>> BEGIN RECORDS PROVIDED
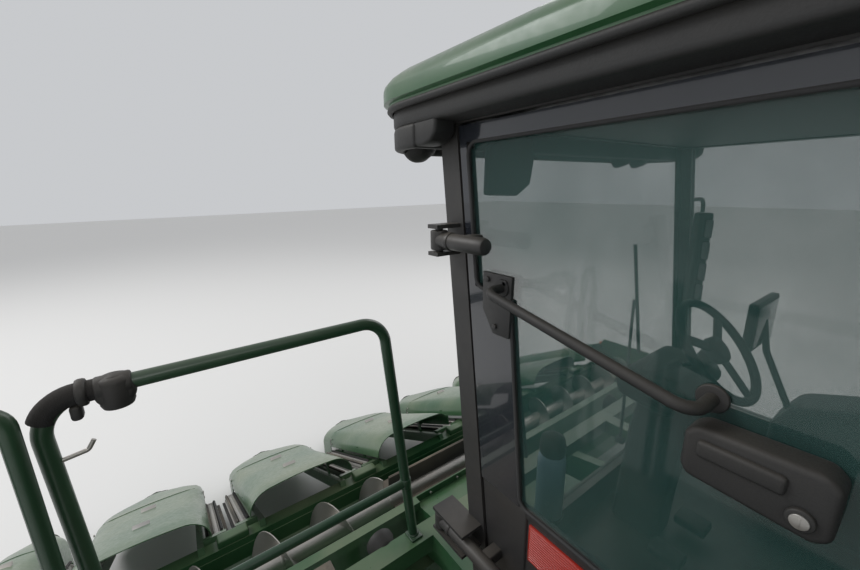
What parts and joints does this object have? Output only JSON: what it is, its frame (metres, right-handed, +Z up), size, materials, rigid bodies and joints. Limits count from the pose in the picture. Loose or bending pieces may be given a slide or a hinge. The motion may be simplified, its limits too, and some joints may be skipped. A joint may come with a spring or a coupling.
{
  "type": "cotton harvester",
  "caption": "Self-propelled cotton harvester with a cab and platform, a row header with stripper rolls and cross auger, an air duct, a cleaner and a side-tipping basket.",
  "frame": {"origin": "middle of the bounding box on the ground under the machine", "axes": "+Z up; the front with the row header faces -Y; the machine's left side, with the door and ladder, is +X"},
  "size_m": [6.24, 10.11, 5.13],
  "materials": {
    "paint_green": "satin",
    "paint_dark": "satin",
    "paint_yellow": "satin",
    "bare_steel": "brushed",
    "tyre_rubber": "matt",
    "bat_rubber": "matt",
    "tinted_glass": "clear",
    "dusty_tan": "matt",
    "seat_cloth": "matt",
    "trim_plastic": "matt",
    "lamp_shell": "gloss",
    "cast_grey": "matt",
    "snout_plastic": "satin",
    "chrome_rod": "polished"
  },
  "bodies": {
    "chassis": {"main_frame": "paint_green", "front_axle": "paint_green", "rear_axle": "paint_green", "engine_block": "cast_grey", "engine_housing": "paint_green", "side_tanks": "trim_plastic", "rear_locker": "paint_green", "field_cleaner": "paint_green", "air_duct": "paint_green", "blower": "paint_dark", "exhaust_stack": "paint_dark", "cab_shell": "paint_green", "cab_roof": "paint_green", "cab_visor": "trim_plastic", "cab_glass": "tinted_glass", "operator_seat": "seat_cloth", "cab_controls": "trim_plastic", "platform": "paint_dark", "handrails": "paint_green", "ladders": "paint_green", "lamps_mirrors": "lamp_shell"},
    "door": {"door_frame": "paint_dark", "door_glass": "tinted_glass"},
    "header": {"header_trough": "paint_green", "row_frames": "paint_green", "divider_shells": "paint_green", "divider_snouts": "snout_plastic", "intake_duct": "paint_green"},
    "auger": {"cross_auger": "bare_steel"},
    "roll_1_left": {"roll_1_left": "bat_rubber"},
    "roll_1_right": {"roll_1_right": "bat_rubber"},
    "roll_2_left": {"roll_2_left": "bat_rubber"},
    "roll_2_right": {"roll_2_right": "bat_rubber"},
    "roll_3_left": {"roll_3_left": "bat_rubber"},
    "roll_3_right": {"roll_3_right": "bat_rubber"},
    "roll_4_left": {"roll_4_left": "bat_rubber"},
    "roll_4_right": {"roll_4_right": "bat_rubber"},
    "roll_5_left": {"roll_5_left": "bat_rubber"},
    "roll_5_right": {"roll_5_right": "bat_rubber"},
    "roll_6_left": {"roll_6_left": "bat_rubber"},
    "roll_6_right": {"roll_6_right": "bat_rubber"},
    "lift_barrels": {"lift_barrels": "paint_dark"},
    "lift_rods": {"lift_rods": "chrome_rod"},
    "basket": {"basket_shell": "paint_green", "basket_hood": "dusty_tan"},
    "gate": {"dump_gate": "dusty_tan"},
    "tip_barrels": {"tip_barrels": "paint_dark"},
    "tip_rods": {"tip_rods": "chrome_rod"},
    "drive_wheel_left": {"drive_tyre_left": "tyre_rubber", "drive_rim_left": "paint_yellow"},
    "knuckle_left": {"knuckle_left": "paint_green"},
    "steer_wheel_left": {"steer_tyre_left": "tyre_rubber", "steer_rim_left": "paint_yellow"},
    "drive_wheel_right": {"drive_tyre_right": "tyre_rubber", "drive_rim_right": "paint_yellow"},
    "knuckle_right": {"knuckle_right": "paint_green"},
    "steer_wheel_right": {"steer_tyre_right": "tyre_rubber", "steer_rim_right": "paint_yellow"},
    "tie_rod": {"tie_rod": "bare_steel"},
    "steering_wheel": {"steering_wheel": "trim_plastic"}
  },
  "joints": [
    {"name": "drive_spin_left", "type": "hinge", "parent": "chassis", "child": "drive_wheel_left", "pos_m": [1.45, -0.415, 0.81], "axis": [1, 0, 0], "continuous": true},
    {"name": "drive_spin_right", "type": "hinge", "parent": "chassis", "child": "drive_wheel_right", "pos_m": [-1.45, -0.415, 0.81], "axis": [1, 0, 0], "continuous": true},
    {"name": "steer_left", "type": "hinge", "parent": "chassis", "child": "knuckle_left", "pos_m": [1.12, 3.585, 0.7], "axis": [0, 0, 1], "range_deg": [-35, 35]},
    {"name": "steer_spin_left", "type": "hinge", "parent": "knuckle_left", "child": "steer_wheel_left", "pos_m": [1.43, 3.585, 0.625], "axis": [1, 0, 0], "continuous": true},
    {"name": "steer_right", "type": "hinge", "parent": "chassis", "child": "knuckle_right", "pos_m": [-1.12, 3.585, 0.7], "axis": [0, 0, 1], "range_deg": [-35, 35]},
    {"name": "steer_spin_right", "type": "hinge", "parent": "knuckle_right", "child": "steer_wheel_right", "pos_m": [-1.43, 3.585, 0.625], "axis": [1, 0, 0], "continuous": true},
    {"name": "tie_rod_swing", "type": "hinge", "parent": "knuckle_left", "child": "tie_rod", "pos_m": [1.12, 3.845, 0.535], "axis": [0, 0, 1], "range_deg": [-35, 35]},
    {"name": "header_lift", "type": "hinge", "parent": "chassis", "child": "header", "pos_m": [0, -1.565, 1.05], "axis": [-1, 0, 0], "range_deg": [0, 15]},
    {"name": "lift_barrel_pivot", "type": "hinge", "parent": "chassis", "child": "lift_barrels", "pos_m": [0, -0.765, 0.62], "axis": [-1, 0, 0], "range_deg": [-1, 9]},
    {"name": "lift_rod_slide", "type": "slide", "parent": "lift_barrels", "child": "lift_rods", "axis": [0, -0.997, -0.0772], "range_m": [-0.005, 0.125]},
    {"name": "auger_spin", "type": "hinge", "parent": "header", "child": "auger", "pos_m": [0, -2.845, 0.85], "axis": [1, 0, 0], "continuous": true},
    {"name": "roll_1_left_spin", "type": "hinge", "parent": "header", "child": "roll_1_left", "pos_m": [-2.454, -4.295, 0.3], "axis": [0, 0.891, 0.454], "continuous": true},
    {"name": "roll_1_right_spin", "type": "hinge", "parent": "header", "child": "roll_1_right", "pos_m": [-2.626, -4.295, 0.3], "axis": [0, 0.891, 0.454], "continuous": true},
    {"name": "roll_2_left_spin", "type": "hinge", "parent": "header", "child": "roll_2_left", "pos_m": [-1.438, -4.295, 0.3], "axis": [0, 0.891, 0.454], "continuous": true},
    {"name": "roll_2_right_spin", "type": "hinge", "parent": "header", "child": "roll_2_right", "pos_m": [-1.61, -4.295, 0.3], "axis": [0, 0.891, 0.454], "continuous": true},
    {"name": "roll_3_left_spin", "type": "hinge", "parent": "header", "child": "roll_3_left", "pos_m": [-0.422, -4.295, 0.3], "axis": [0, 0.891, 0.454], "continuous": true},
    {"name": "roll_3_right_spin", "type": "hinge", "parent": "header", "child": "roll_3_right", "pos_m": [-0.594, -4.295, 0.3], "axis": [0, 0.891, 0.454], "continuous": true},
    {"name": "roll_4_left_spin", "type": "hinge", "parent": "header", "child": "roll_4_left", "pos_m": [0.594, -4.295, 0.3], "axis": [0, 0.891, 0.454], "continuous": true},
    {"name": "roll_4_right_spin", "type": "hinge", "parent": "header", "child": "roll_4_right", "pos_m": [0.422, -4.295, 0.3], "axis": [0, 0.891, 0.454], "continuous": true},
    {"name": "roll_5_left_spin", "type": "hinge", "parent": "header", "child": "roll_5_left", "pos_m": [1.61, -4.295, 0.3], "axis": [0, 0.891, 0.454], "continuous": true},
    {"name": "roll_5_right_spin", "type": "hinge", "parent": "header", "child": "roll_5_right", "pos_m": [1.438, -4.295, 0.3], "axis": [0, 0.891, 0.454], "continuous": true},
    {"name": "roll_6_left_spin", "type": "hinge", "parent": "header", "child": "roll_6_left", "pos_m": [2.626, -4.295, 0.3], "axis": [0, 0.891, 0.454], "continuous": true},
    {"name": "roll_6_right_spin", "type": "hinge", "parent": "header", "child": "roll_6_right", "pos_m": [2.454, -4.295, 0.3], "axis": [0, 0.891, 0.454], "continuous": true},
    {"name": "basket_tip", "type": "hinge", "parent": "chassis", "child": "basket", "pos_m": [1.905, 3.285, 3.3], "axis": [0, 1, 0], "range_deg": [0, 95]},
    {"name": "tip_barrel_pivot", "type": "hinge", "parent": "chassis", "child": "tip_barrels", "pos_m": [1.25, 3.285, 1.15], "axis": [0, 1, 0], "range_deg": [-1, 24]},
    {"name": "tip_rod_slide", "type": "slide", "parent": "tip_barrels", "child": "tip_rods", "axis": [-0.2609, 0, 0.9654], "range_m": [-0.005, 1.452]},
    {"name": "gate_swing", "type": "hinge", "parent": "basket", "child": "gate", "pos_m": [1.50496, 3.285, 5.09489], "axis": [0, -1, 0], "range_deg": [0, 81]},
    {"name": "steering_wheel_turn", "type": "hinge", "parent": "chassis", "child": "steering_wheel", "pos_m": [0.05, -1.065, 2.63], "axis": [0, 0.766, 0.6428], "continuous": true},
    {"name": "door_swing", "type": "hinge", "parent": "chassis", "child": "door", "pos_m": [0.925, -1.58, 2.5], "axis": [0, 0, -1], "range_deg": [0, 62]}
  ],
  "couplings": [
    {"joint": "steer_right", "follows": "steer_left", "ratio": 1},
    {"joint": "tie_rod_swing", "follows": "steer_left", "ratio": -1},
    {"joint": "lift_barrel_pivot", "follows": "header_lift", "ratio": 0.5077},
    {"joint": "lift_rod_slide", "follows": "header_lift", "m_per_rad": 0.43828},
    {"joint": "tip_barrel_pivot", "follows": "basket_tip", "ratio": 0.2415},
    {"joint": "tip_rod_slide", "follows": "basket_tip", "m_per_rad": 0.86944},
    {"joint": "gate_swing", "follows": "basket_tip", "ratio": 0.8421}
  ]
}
>> END RECORDS PROVIDED
>> BEGIN RECORDS PROVIDED
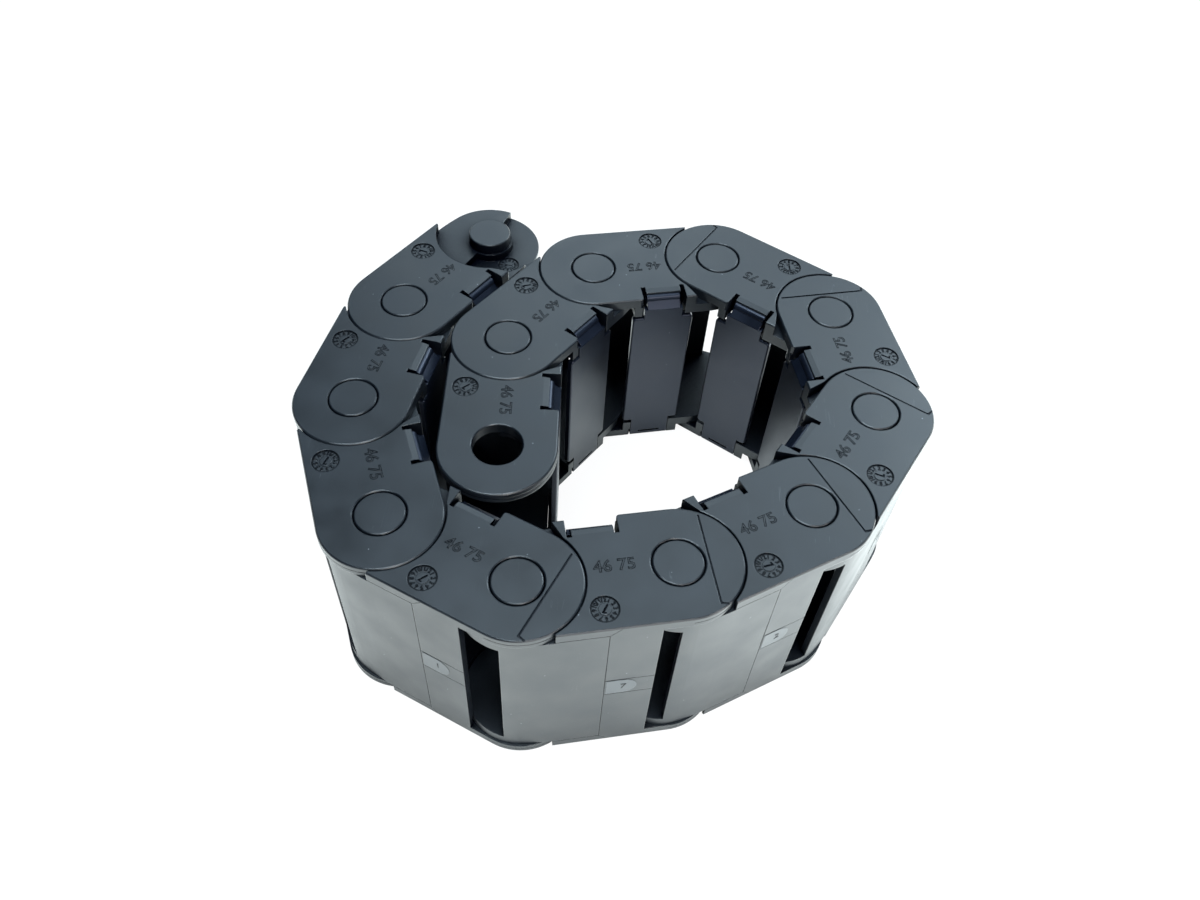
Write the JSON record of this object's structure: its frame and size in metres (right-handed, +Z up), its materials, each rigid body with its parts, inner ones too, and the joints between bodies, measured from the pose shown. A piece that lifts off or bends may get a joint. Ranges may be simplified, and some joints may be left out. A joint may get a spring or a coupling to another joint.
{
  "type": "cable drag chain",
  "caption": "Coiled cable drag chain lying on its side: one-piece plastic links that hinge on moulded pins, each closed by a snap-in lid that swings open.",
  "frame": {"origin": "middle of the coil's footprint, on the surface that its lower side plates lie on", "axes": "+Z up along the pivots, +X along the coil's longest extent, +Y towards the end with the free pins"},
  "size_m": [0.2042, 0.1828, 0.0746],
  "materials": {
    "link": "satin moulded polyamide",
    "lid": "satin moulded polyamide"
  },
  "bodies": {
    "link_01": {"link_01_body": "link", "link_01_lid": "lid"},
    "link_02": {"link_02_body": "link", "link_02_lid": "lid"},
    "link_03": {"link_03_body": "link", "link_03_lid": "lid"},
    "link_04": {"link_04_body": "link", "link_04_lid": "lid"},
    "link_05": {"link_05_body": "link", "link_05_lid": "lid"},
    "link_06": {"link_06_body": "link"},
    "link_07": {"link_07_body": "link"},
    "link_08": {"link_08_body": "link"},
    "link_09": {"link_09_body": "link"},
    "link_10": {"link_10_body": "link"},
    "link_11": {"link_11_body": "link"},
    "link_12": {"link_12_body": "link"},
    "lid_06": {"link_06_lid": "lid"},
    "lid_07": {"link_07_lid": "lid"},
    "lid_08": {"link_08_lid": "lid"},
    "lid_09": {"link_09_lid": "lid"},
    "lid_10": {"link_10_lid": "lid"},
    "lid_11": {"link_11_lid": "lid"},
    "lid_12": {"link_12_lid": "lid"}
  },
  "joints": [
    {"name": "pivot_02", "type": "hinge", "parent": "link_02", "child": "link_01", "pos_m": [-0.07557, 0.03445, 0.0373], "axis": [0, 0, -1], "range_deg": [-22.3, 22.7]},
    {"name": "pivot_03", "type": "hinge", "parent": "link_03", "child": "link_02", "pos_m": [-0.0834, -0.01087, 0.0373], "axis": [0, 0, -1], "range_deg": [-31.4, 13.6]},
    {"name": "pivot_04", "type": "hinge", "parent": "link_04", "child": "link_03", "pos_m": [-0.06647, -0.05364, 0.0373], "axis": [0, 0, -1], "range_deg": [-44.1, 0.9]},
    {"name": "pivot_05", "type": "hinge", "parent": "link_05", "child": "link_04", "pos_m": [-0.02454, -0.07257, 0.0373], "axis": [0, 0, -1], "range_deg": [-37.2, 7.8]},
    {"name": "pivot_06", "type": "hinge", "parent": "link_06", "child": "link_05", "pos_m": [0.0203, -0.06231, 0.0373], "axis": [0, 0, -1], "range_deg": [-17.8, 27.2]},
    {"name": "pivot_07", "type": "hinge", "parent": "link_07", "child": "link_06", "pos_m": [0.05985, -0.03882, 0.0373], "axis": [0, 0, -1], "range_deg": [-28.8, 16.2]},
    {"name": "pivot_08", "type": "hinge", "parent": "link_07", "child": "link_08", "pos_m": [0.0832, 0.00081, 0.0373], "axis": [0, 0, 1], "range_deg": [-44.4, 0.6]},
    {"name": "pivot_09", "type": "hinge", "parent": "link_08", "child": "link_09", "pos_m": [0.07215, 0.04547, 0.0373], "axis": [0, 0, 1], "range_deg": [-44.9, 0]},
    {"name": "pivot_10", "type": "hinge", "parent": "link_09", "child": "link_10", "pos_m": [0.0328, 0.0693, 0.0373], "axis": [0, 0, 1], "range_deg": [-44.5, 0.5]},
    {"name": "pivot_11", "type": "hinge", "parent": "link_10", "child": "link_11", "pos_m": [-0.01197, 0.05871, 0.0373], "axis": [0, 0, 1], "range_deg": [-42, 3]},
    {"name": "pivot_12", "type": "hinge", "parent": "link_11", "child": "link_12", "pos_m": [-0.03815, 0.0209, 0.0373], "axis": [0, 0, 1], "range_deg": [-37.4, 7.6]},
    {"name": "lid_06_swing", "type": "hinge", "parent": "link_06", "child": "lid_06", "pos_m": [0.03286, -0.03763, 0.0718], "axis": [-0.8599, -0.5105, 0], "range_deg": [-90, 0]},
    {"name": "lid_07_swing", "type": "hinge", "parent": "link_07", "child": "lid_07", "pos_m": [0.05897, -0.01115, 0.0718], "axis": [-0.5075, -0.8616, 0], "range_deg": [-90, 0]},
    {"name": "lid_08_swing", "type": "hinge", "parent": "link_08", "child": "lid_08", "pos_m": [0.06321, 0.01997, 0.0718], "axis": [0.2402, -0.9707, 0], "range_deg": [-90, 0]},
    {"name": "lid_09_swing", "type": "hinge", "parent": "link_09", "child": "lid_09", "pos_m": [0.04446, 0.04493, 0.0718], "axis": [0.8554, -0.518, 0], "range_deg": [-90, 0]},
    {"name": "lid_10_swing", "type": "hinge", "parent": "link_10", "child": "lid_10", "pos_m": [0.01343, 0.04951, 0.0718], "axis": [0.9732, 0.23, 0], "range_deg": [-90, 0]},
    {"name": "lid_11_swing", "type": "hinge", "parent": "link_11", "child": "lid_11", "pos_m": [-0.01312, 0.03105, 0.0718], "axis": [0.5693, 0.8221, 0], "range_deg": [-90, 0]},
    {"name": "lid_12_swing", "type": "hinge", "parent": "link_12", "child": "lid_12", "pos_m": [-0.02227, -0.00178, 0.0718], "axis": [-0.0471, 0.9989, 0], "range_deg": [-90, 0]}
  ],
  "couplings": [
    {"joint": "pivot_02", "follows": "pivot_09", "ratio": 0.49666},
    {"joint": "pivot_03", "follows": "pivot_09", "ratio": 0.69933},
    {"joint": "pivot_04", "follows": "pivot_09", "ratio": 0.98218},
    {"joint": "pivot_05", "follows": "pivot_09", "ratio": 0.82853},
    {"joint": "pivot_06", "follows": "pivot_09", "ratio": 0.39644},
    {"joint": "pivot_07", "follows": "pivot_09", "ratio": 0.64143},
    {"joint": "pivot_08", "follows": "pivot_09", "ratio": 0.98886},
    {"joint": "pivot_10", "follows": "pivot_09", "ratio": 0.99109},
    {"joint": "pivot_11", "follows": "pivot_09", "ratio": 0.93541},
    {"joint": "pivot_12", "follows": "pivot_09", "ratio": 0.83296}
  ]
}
>> END RECORDS PROVIDED
--- WORK TO BE COMPLETED ---
Copy the lines from the entries above in which the word "bodies" appears.

--- PROBLEM SOLUTION ---
What parts and joints does this object have? Output only JSON: what it is, its frame (metres, right-handed, +Z up), size, materials, rigid bodies and joints. Limits count from the pose in the picture. Loose or bending pieces may be given a slide or a hinge. The motion may be simplified, its limits too, and some joints may be skipped. A joint may come with a spring or a coupling.
  "bodies": {
Write the JSON record of this object's structure: its frame and size in metres (right-handed, +Z up), its materials, each rigid body with its parts, inner ones too, and the joints between bodies, measured from the pose shown. A piece that lifts off or bends may get a joint. Ranges may be simplified, and some joints may be left out. A joint may get a spring or a coupling to another joint.
  "bodies": {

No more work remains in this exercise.